Whether you are a fan of the rich tactics of the originals or just enjoy shooting things, Battalion Wars is sure to appeal to most Cube owners. Just as the GBA titles were the very epitome of a fine gaming balance, so too is this home version, it just takes a little while to realise it. Initially, this may feel like the brash American cousin of the family; full of large explosions, over-the-top violence and powerful military units, but when you get into it a little more, maybe four or five missions deep, you’ll begin to see that underneath the tough, bullet-proof exterior beats the heart of a tactical beast.

Kuju have done a terrific job producing a game that delivers on the promises of strategy and action, with a variety of missions that must be completed using a mixture of careful planning and all-out assault. They’ve even managed to iron out all the troubles from the E3 demo; the camera is now more responsive and gives a great view of the battlefield and the control system is nearly perfect.

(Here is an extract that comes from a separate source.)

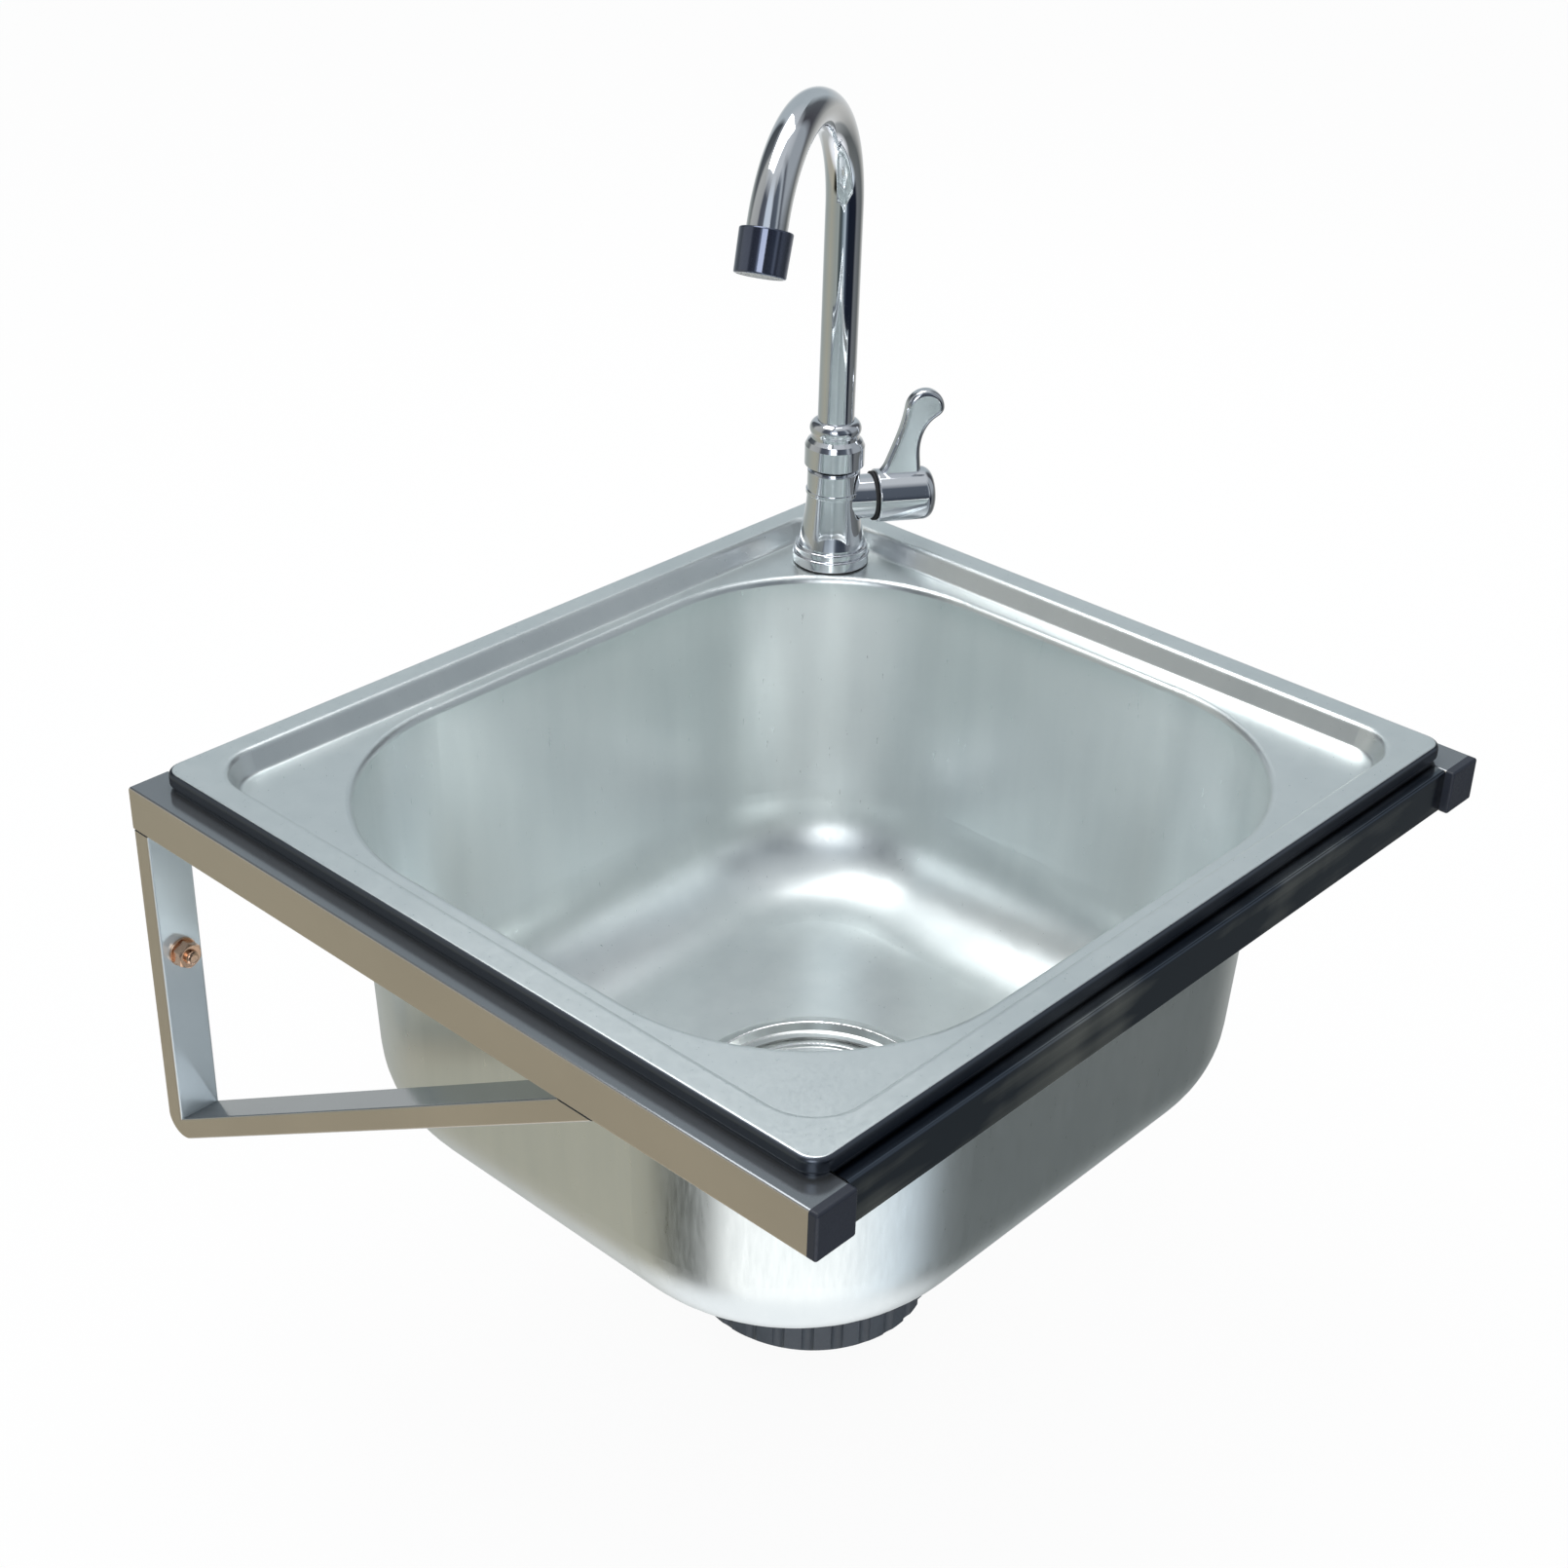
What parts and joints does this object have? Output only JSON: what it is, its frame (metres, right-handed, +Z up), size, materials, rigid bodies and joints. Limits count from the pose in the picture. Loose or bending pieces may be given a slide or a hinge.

The problem of picking individual units and giving them tasks feels like it should be more complicated than it actually is, it’s surprisingly easy to direct your Battalion; the X button tell your troops to fall in or stand guard, while the Y button gives them a target to aim at. With a quick flick of the C-Stick you can select individual soldiers or even a group and give them their own targets or commands. And switching from a soldier to a tank to a Bomber couldn’t be easier, you can either aim at the unit you want to transfer to and press Z, select one with the C-Stick or make your choice via the rather handy Map. The process is known as hot-swapping and rather than just switching immediately from one unit to another, you get a sweeping view from your current soldier to your new destination. It means you get a better sense of the conflict around you and will never be left with a confused state of disorientation when you make a long leap from one end of the Map to another.

Vehicles have similarly easy controls and in a nod to Halo, you simply point the unit in the direction you want to go and press forward. It’s the first of many examples of Kuju taking control methods or themes and integrating them perfectly in the game design; your troops follow you in a very Pikmin-like manner and even have souls leave their bodies when they succumb to enemy fire. Little touches like this only serve to bring you deeper into the whole Battalion Wars universe, and even though the theme of War is played out in a serious manner there is undoubtedly a level of charm that even rivals the GBA games. Speaking of which, the Art direction that Kuju has taken sits nicely between the cute squashed sprites of Advance Wars and something a bit more realistic, that not only pays homage to Intelligent Systems’ games but creates a wonderful style all of its own.

The graphics in general are amongst the best on Nintendo’s console, not only are the soldiers and vehicles highly detailed (the infantry run with a delightful bounce in their step, remaining upbeat even as they go to their deaths) but the battlefields have had a lavish amount of attention. There isn’t a single level that feels bland; even the seemingly barren wastelands of the Tundran Territories have plenty of background obstacles. Boulders and trees provide you with cover and even add to your units defence rating; enemy encampments litter your home turf and there are plenty of forts, bridges and assorted buildings to fight around or defend. Grass and trees bend and billow in the breeze and a light mist covers the battlefields providing spectacular views even in the middle of fierce combat. Each one of the twenty or so missions feels different from the last both in terms of visuals and mission objectives, creating a varied but solid set of campaigns.

It is a real shame that Battalion Wars doesn’t last longer. Sure there are bonus missions and the urge to get a higher rank is as great as it’s always been in the series but there could have been so much more. This game would have really benefited from a Multiplayer mode for instance, and it’s just crying out for online Co-op missions. If there was ever a game that deserves, even needs, a sequel it’s this. Perhaps the fact Kuju just focused on the single player ensured it was of the highest quality possible, which is something we can’t really complain about. Hopefully a second Wars game will make it to the Revolution; the possibilities it’s unique controller could give a game like this are mouth-watering.

Kuju wouldn’t even need to change much of the core game itself, the balance of strategy/action, fantasy/reality and the units available are near perfect already, all they need to do is pad it out a bit. Some of the Advance Wars features could easily make the jump to 3D: the factories, cities to capture and water vessels to name a few. Maybe they could take use systems from other genres like RPGs and RTS, adding a level-up system for units when they destroy enough enemies or providing the ability to make your own groups out of your Battalion (a la Command & Conquer). The Rev controller would also make picking out and directing your troops as easy as anything and it would be great to give individuals a set patrol or specific route to an enemy placement.

These, of course will remain thoughts for the time being, until Nintendo and Kuju see fit to bless us with an update. If they can remain as true to this game as the last one did to it’s own heritage then I think I’ll order a copy right away. But for now I’d suggest you go out and get yourself a copy of one of the Cube’s last and best blockbusters, show Nintendo you care and have a whole lot of fun in the process.